The John M. Olin Center

Paper Abstract

888. John C. Coates IV, Ronald A. Fein, Kevin Crenny & L. Vivian Dong, Quantifying Foreign Institutional Block Ownership at Publicly Traded U.S. Corporations, 10/2016.

Abstract: This short technical report provides an empirical analysis of the level of foreign institutional block ownership at a broad set of publicly traded corporations. Disclosed institutional blockholders of every company in the Standard & Poor's 500 index are analyzed to determine if these blockholders were foreign entities or were majority owned or controlled by foreign entities.

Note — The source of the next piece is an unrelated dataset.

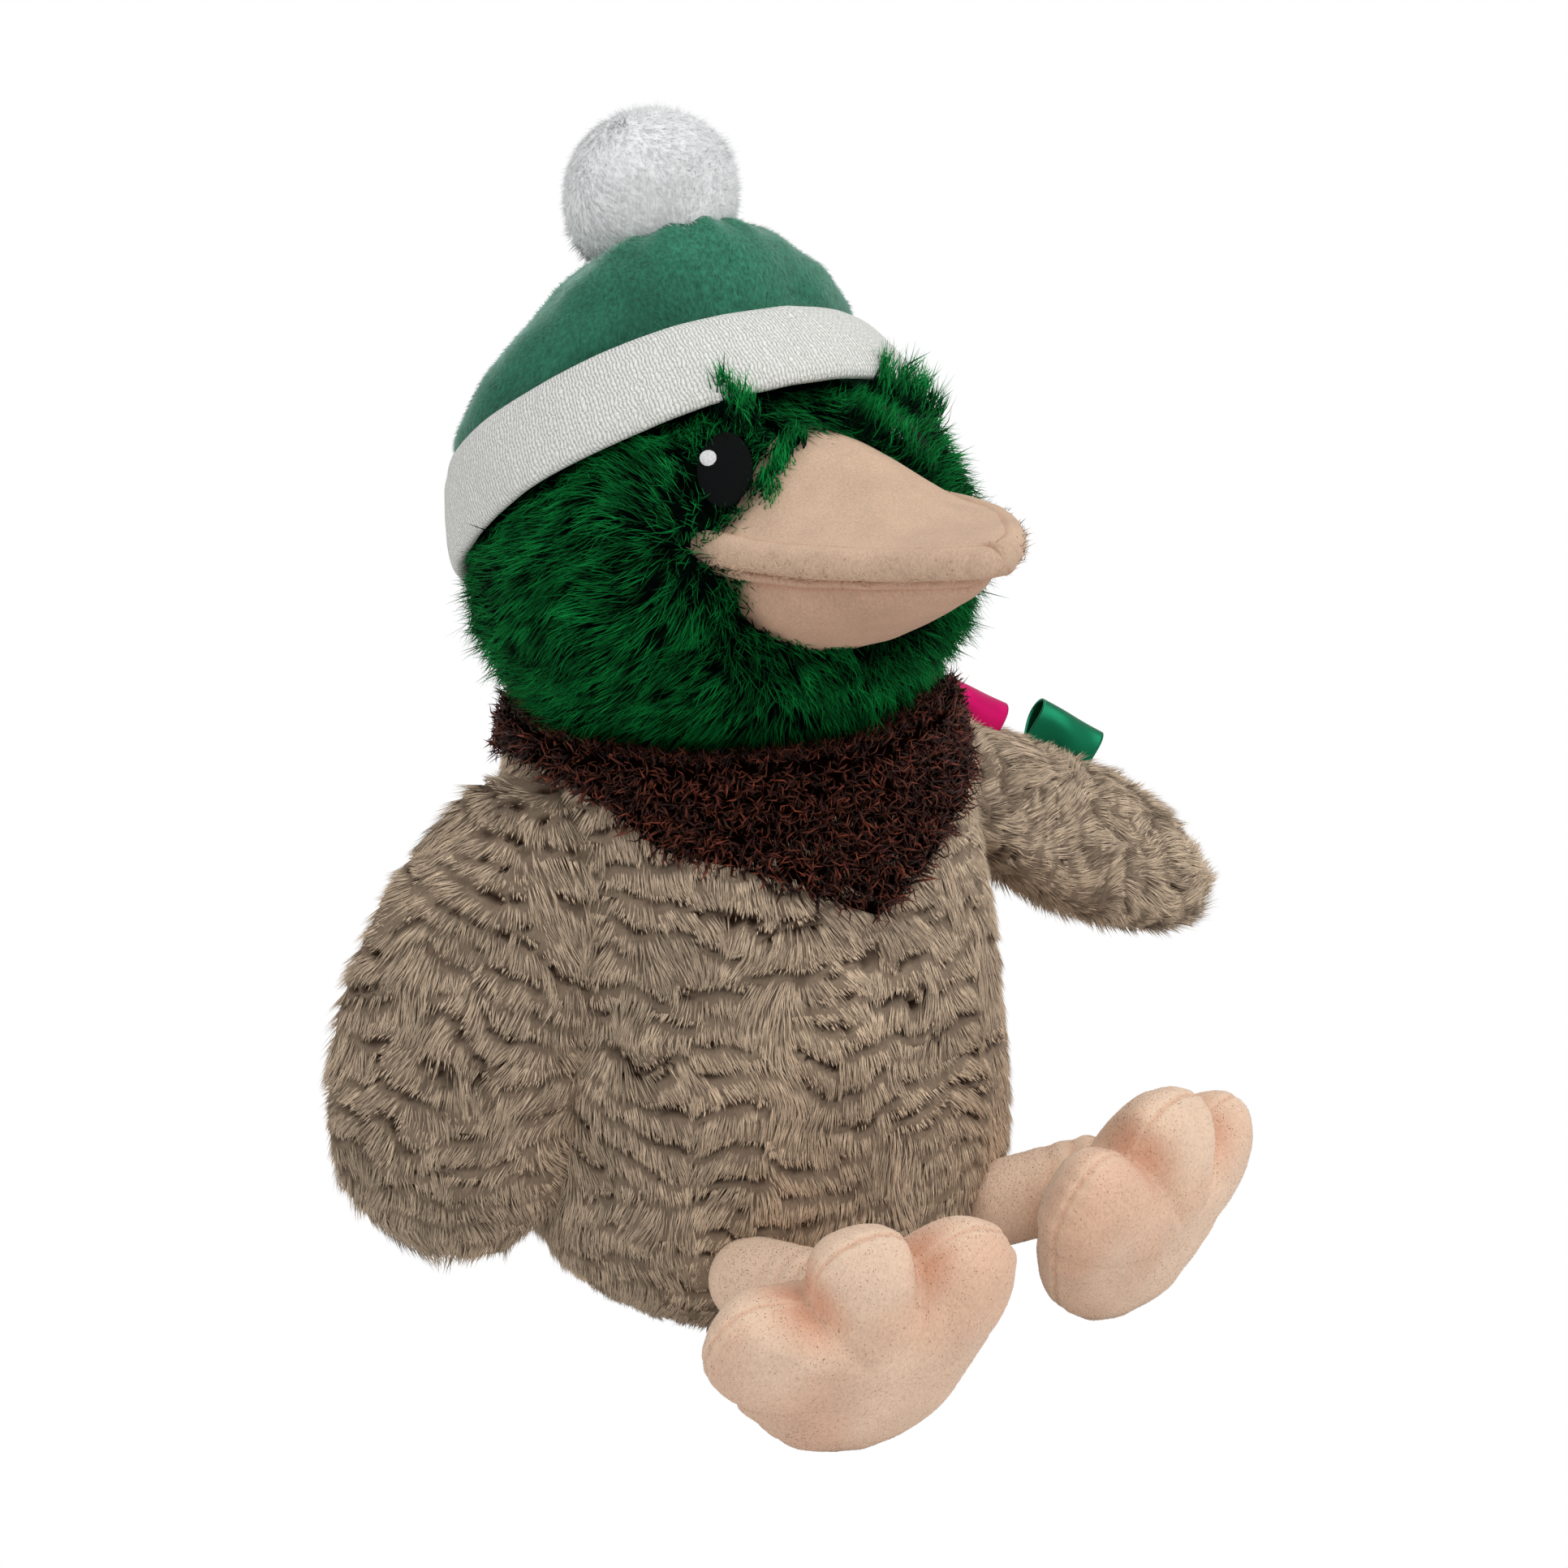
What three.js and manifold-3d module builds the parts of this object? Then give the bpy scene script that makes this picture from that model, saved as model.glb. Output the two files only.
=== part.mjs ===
// Plush duck in a bobble hat, sitting with its legs out in front of it.
// Millimetres, Z up. The duck faces -Y, so its left side is +X.
// The origin is the middle of its flat seat, on the surface that it sits on.
import * as THREE from 'three';
import { mergeVertices } from 'three/addons/utils/BufferGeometryUtils.js';
import Module from 'manifold-3d';

const wasm = await Module();
wasm.setup();

// Fits
const seamGap = 0.3; // between two pieces that touch
const jointGap = 0.6; // between two pieces that swing past each other
const wingGap = 1.3; // between a wing and the trunk, away from its sewn shoulder
const overrun = 4; // how far a cutter runs past what it cuts
const groundSize = 400; // of the slab that cuts the feet flat

// Trunk
const bodyHeight = 124;
const bodyHalfWidth = 54.5;
const bodyHalfDepth = 52;
const bodyLean = 13; // how far the top lies behind the seat
const pileDepth = 8; // fur fabric with its pile
const pouchRadius = 27;
const pouchHeight = 17;

// Collar and bib
const collarHeight = 4; // at its lowest sides
const collarProud = 1;
const collarSeam = 0.8; // gap along its lower edge, which slants
const collarSkin = 3; // of the part that runs in under the head
const bibDrop = 27;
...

Roughly one in eleven (9%) companies in the S&P 500 has one or more foreign institutions each owning five percent or more blocks of stock, nine have foreign institutions with ten percent or more blocks, five have a foreign institution with more than fifteen percent, and three have foreign institutions with more than 20% blocks. Three firms have multiple foreign institutional blockholders. The descriptive data reported here may assist lawmakers, analysts, and investors in assessing the effects of globalization of capital markets and the interaction of country and governance risk, and in developing policies. Among other things, these data may inform debates on the degree to which domestic political spending by U.S. corporations conveys any potential for foreign influence through governance, and the likely costs and benefits of disclosure laws regarding such influence.